Куда ты пришла, Россия?
У нас немало людей в искусстве, чья слава, надутая и сконструированная лживой плановой прессой, делает их смешными и жалкими тенями политической декорации. Если западный литературный герой идет к одной цели — к богатству, удовольствию, счастью денежного могущества, то герои Толстого и Достоевского и почти всей русской литературы по сути равнодушны к этому благу, и мещанину западному они могут показаться наивными простаками.
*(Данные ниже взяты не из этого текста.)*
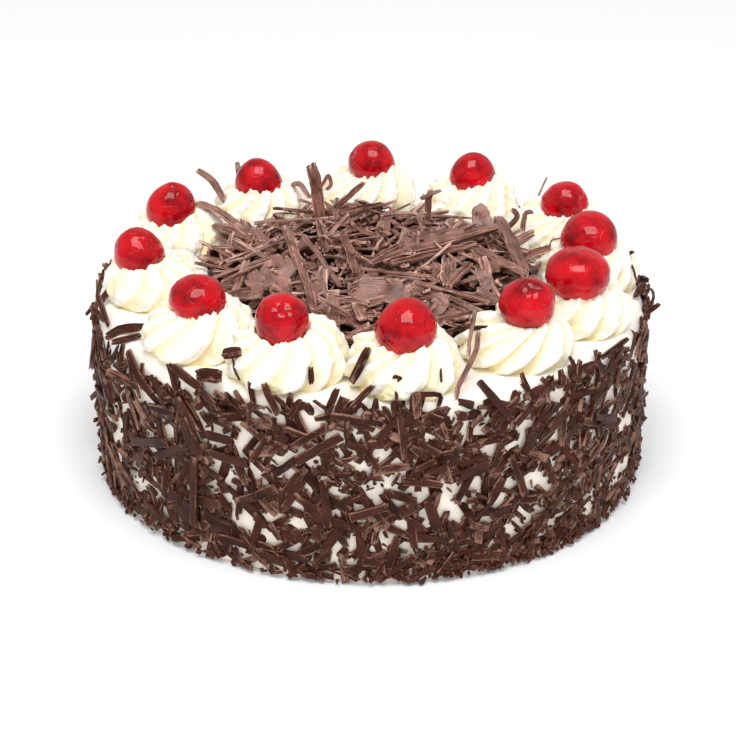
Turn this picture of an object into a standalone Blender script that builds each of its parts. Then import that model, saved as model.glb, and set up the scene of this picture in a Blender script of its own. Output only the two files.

ГЕРОЯМ НАШИМ нужен целый мир: добро, справедливость, правда, любовь, верность, то есть беспредельное, пока существуют воображение, мысль, мечта и память. Открывается ли смысл жизни человеку, нашедшему самородок золота? Воображение и золото освобождают и порабощают нас. Только это совершенно разное и освобождение, и порабощение. Зыбкость западно-американской доктрины — это углубляющийся кризис глобализации, уже не подвластный ни воле, ни разумению сверххищного толка правителей, а подвластный враждебной всему человечеству дикой стихии. Есть ли какой-либо смысл в уничтожении тысячами ракет и бомб не самого преступника, а природой созданной афганистанской земли и ее народа? Возмездие? Мщение? Зуб за зуб? Наказание? Смешно наказывать преступника, который не найден, не схвачен, лишь мстительным воображением Америки определен преступником, и это бессильное и провокационное воображение возбудило, как страшная эпидемия, американский народ и подчиненную Америке Европу ежедневными инъекциями прессы и телевидения.
Дело здесь не только в политике, не только в горечи краха своей мифической неприкосновенности. Я непоколебимо убежден, что малообразованные американцы любят отблеск своей «несгибаемой» личности в мировых зеркалах, в общем-то, примитивную и заимствованную мечту о самих себе как о богоизбранном народе.